Aim: Starting at the line that contains "What three.js module", copy every line down to the line that contains "const DOME_HEIGHT = 132;", inclusive, exactly as it stands. Omit all other lines.

┄┄┄┄┄┄┄┄┄┄

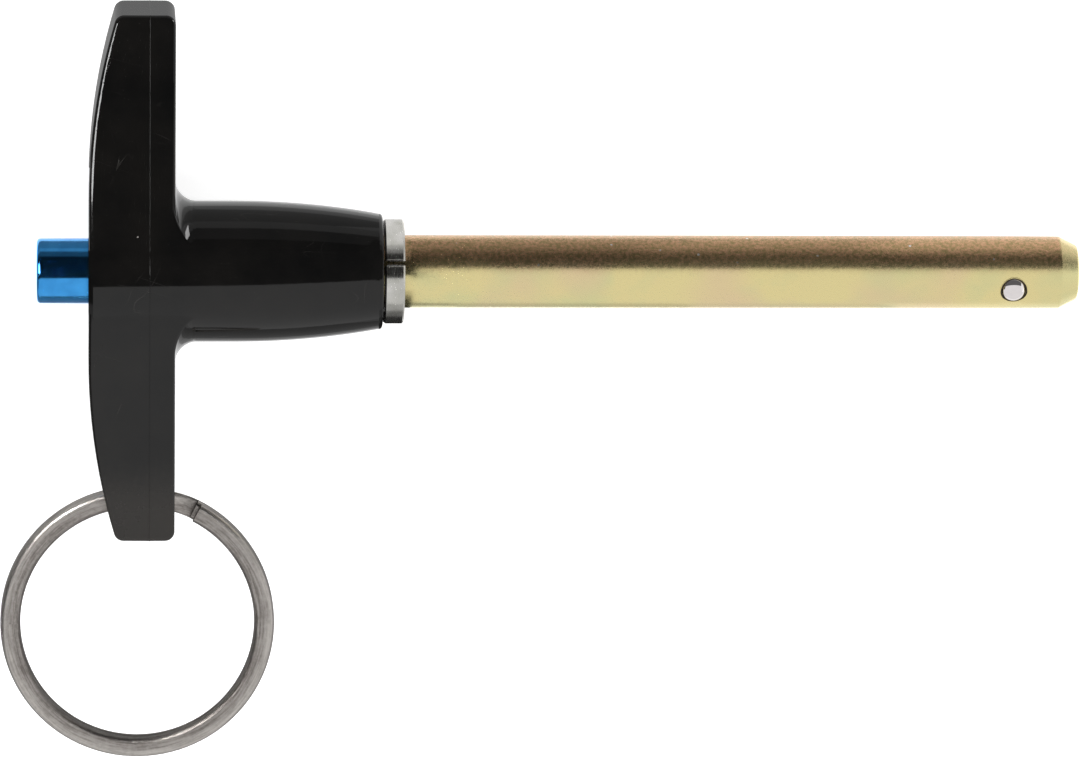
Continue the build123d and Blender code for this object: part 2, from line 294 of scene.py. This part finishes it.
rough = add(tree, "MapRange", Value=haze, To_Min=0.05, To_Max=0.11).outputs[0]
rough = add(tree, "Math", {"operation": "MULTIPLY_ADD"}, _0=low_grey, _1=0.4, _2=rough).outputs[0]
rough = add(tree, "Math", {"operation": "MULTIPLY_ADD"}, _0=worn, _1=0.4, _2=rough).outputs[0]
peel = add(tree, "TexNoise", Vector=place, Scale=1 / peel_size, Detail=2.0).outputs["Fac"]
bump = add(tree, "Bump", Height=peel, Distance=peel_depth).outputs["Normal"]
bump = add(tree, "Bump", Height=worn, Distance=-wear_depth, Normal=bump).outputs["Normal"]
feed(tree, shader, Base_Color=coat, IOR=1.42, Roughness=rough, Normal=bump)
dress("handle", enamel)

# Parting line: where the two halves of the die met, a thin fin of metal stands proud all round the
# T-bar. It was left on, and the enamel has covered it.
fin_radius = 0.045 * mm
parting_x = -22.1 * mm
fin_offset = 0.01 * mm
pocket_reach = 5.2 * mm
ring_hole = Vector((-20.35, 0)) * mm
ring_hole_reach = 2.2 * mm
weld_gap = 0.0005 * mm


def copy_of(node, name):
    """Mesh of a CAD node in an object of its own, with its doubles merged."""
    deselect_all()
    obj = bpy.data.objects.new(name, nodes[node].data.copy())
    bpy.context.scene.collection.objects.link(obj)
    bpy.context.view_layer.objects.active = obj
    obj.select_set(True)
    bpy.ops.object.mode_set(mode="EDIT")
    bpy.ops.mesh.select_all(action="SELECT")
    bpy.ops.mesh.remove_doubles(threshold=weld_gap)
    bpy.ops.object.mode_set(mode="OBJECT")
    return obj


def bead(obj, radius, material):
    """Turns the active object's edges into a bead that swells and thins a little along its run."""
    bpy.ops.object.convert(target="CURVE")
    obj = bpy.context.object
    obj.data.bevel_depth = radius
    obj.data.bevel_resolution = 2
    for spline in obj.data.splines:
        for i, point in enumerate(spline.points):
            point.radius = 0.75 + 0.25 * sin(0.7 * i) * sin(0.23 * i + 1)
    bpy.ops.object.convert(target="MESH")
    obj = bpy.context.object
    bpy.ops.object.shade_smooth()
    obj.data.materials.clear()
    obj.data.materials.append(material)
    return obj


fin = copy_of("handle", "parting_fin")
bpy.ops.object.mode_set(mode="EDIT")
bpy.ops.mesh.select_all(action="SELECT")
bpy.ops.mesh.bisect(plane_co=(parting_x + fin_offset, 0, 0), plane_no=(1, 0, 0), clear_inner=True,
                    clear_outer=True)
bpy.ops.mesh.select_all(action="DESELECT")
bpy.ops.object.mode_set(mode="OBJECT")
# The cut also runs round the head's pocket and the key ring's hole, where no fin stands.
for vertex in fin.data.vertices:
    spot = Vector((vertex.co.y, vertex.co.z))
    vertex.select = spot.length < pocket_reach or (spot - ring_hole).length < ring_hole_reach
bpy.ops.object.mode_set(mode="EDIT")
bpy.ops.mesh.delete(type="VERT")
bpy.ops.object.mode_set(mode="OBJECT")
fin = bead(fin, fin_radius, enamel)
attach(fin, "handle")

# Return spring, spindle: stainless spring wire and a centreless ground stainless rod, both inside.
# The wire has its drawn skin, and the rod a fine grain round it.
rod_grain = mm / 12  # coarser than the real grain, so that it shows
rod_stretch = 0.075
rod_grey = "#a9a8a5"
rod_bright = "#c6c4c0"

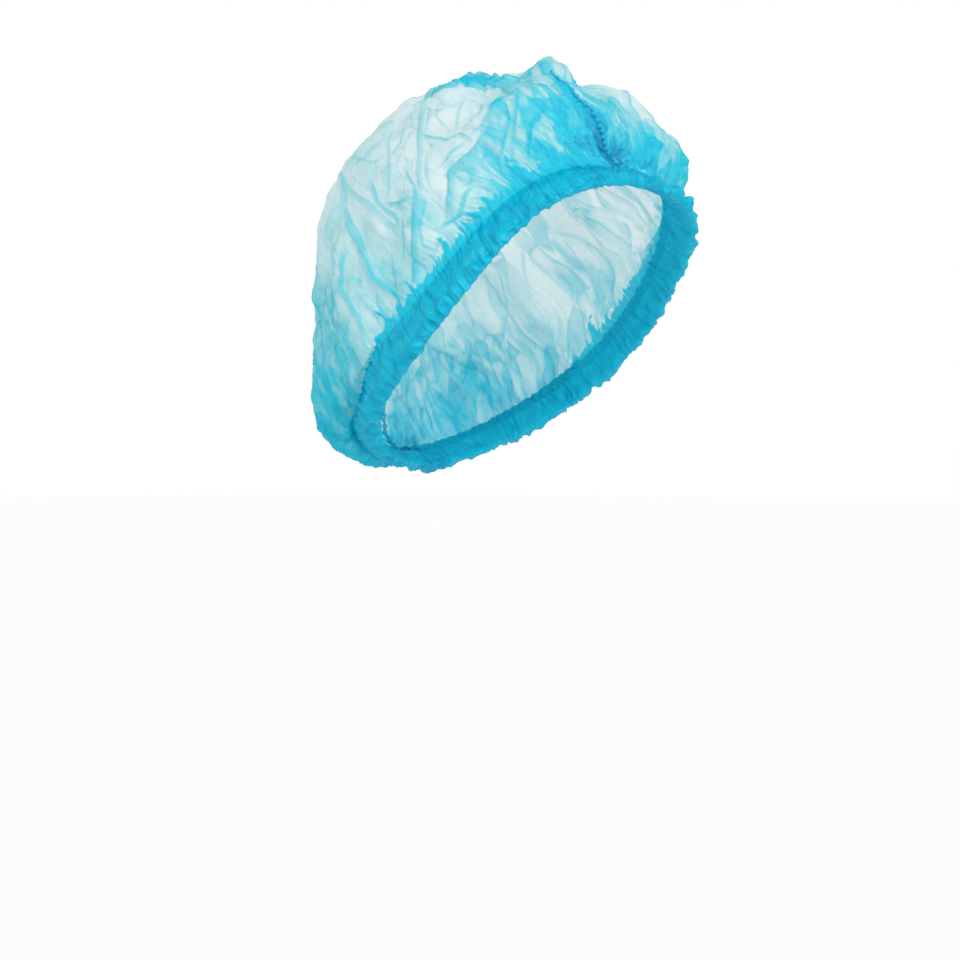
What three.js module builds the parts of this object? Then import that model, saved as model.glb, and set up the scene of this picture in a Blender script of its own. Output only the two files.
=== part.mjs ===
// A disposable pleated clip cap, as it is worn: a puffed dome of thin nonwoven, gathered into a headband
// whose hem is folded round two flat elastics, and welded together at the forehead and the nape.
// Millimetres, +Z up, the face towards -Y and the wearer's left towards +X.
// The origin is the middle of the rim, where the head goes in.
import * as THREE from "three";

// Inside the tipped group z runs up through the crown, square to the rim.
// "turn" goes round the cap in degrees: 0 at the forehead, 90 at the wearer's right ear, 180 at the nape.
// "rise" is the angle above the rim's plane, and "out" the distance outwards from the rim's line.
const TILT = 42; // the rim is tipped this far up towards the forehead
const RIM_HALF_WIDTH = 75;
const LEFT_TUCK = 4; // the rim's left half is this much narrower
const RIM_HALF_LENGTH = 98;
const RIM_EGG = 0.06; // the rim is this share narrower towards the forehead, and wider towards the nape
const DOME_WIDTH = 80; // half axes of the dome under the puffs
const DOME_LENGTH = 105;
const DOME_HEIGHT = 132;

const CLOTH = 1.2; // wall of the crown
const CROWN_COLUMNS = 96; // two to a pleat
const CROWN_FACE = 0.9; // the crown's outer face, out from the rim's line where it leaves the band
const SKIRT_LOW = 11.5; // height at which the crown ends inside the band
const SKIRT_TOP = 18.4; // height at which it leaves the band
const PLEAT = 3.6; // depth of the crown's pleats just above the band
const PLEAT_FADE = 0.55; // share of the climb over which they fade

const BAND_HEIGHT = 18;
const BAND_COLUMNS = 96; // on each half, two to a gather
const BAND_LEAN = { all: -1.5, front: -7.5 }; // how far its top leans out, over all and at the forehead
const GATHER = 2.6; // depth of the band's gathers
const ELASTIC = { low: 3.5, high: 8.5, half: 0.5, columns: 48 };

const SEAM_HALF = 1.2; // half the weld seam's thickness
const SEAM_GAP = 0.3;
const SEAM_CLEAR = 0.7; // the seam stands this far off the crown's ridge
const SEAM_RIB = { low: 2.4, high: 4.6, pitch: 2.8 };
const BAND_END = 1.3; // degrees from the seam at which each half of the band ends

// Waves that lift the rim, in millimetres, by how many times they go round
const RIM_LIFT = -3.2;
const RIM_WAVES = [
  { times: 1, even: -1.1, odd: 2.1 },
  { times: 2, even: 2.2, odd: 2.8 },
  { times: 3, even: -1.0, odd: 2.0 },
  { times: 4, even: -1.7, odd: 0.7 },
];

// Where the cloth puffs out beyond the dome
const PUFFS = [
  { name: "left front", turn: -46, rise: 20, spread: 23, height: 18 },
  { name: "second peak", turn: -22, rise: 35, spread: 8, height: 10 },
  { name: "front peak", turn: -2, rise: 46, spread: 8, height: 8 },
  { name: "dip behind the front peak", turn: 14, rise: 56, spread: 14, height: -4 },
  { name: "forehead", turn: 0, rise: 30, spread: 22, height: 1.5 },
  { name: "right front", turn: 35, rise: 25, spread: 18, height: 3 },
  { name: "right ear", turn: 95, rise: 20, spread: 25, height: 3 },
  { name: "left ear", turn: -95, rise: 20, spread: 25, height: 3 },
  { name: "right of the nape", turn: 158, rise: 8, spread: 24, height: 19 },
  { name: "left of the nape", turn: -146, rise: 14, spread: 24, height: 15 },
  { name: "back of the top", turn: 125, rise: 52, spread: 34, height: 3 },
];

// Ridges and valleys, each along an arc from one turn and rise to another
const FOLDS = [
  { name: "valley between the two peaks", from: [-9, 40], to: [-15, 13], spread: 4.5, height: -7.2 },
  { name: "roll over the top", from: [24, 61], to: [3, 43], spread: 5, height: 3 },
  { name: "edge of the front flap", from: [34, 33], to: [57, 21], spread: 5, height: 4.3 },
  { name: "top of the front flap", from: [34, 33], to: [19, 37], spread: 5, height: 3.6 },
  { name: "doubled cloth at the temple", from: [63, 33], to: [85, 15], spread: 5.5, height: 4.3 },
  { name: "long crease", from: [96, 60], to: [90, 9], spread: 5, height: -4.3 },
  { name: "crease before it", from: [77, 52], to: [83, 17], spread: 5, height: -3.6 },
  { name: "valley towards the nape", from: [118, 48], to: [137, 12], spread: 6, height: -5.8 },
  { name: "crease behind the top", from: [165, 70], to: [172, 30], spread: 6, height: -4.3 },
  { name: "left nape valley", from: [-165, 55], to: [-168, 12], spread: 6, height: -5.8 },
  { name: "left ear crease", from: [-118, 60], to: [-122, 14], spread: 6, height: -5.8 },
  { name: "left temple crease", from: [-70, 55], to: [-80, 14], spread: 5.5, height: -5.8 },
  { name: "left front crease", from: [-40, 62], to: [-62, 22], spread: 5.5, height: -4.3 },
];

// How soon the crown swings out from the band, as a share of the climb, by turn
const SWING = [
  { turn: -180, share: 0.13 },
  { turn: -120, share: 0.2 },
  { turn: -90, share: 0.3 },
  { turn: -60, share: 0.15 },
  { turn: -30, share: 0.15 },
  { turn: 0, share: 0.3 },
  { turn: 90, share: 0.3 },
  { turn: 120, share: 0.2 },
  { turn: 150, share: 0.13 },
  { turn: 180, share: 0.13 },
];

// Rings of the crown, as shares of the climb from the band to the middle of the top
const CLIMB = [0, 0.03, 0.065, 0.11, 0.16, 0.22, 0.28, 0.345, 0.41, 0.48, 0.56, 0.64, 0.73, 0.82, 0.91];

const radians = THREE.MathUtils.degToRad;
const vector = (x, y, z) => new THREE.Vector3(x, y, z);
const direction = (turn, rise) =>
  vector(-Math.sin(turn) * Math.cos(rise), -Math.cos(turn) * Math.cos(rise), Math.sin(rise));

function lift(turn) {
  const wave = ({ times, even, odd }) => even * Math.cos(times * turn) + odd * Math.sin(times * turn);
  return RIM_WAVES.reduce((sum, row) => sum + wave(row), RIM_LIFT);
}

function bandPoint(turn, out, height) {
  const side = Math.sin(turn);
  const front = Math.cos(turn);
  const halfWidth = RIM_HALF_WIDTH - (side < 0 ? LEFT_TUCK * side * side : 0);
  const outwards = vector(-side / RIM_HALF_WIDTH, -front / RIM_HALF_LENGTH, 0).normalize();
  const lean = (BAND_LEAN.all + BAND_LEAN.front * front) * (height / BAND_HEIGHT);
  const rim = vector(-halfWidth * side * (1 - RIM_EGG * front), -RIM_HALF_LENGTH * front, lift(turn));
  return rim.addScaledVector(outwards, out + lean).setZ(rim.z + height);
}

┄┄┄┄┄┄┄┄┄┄

Final answer:
What three.js module builds the parts of this object? Then import that model, saved as model.glb, and set up the scene of this picture in a Blender script of its own. Output only the two files.
=== part.mjs ===
// A disposable pleated clip cap, as it is worn: a puffed dome of thin nonwoven, gathered into a headband
// whose hem is folded round two flat elastics, and welded together at the forehead and the nape.
// Millimetres, +Z up, the face towards -Y and the wearer's left towards +X.
// The origin is the middle of the rim, where the head goes in.
import * as THREE from "three";

// Inside the tipped group z runs up through the crown, square to the rim.
// "turn" goes round the cap in degrees: 0 at the forehead, 90 at the wearer's right ear, 180 at the nape.
// "rise" is the angle above the rim's plane, and "out" the distance outwards from the rim's line.
const TILT = 42; // the rim is tipped this far up towards the forehead
const RIM_HALF_WIDTH = 75;
const LEFT_TUCK = 4; // the rim's left half is this much narrower
const RIM_HALF_LENGTH = 98;
const RIM_EGG = 0.06; // the rim is this share narrower towards the forehead, and wider towards the nape
const DOME_WIDTH = 80; // half axes of the dome under the puffs
const DOME_LENGTH = 105;
const DOME_HEIGHT = 132;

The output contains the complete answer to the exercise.